Cherry appears on Fine Line (2019), and its credits include Harry Styles, Jeff Bhasker, Kid Harpoon (Thomas Hull), Tyler Johnson, and Sammy Witte. The team’s choice to keep the arrangement sparse lets lyrical details land without distraction. Even the outro voicemail feels unprocessed and human, like a message you’re not ready to delete.
Why The Chorus Stings So Much
The hook repeats the boundary: Don’t you call him "baby"
. Refrains usually release tension; this one tightens it. Each return to the line shows the narrator is still stuck. Interpretation: the repetition mirrors rumination—how one thought loops in your head after a breakup.
Alternate Readings Worth Considering
- Interpretation: A control impulse. The plea could sound possessive, as if the speaker wants to police language. But the self-critique—
I’m selfish so I’m hating it
—softens that take. - Interpretation: A grief ritual. The speaker isn’t asking for power over the ex’s life; they’re asking for a small grace to help them mourn.

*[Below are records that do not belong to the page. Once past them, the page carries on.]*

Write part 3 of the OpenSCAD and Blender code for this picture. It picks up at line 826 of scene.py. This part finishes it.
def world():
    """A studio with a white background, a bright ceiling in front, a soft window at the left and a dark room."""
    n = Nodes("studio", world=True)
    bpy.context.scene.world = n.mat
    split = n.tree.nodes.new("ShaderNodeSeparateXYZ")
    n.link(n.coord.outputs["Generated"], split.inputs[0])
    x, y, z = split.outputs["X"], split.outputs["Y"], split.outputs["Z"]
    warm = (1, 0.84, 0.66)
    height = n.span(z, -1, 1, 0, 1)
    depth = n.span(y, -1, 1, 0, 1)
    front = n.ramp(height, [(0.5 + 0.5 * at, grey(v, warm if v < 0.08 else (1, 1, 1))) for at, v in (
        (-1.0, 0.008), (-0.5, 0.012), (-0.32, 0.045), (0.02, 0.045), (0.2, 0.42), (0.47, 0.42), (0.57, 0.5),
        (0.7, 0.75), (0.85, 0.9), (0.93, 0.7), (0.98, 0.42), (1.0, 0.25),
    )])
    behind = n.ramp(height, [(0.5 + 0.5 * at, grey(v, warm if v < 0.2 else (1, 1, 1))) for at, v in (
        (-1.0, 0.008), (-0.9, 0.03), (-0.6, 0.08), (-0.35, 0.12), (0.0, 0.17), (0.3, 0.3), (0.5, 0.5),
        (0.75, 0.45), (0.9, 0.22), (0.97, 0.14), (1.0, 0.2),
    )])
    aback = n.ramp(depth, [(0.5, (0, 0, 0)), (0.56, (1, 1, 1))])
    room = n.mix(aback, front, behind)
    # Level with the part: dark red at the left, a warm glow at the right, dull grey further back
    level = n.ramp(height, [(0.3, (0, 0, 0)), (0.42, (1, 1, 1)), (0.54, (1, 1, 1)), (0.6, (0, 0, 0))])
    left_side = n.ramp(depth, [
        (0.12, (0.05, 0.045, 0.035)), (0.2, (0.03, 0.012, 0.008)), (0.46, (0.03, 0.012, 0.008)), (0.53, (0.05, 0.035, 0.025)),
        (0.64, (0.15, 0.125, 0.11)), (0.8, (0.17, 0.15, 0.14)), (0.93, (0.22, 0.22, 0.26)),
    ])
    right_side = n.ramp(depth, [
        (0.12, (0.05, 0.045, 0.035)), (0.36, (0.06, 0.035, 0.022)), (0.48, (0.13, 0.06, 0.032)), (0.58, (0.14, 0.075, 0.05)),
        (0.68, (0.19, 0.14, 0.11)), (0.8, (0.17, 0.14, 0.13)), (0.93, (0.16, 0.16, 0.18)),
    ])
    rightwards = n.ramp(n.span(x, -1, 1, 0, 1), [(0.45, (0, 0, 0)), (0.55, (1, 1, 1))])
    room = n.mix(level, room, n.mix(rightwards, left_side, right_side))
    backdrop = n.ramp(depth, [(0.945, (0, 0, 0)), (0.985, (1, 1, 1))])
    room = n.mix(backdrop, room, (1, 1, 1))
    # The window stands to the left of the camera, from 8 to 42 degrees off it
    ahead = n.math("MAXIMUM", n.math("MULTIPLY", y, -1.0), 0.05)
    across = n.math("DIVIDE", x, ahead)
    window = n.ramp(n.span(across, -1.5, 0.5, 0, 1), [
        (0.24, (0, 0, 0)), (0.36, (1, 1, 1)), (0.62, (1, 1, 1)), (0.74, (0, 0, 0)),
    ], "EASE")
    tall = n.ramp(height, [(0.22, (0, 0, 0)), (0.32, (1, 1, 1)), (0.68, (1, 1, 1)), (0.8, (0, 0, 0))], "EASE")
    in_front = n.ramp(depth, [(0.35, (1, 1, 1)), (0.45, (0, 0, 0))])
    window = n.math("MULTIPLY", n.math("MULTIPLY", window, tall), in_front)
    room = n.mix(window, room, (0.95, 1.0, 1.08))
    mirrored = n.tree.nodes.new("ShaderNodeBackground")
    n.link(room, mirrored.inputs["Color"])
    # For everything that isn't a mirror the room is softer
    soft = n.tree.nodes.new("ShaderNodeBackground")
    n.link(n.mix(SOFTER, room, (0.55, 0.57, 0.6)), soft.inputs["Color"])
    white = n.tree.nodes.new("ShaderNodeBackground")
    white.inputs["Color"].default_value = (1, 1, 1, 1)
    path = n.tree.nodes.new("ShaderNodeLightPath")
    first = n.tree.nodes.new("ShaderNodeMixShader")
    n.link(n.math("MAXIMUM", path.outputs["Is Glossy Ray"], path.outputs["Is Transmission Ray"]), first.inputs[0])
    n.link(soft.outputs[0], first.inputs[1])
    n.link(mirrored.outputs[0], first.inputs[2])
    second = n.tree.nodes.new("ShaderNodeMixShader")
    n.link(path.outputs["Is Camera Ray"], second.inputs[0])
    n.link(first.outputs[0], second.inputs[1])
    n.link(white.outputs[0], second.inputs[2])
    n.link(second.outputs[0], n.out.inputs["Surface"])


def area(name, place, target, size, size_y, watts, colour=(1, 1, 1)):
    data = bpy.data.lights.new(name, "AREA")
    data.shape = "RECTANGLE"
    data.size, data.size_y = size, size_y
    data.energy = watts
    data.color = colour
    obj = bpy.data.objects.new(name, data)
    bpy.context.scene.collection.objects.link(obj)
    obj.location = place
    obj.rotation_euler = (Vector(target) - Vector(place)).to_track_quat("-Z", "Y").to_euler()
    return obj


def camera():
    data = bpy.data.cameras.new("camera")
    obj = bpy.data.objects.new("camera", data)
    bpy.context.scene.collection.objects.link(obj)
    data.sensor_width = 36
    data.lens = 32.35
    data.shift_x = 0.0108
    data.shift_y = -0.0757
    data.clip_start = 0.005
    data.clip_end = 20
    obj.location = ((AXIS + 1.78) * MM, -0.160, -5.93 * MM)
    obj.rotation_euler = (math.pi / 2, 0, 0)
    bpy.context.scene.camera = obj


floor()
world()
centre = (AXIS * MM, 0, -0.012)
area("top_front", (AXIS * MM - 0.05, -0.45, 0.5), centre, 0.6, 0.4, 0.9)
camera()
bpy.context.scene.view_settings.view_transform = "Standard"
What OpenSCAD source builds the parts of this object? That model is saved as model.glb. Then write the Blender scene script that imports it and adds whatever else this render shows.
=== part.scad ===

Both readings work because Cherry leaves room for complexity. It’s honest about the ugly parts of heartbreak without turning cruel.
Takeaway
Cherry turns a private spiral into a tender postcard. The meaning of Cherry Harry Styles boils down to this: when love ends, even tiny words can hurt big. By keeping the sound spare and the lyrics specific, the song captures how jealousy and love often share the same quiet room.
Disclaimer: Interpretation is subjective. This reading draws on the lyrics, credited personnel, and publicly available context and may differ from the artist’s own intent.